A Local-Search Algorithm for Steiner Forest

Abstract: In the Steiner Forest problem, we are given a graph and a collection of source-sink pairs, and the goal is to find a subgraph of minimum total length such that all pairs are connected. The problem is APX-Hard and can be 2-approximated by, e.g., the elegant primal-dual algorithm of Agrawal, Klein, and Ravi from 1995. We give a local-search-based constant-factor approximation for the problem. Local search brings in new techniques to an area that has for long not seen any improvements and might be a step towards a combinatorial algorithm for the more general survivable network design problem.
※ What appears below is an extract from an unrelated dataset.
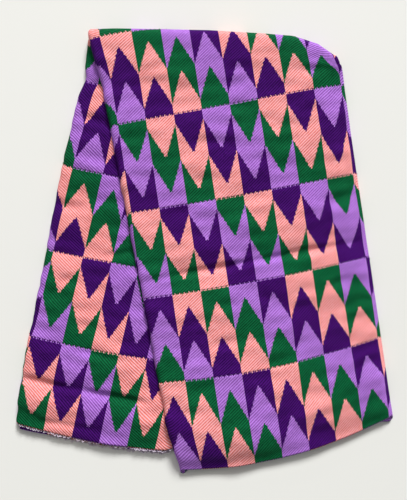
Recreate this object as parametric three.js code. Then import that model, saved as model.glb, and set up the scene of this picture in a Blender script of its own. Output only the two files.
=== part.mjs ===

Moreover, local search was an essential tool to tackle the dynamic MST/Steiner Tree problem, whereas dynamic Steiner Forest is still wide open. It is easy to see that any constant factor local search algorithm requires steps that add/drop many edges together. We propose natural local moves which, at each step, either (a) add a shortest path in the current graph and then drop a bunch of inessential edges, or (b) add a set of edges to the current solution. This second type of moves is motivated by the potential function we use to measure progress, combining the cost of the solution with a penalty for each connected component. Our carefully-chosen local moves and potential function work in tandem to eliminate bad local minima that arise when using more traditional local moves.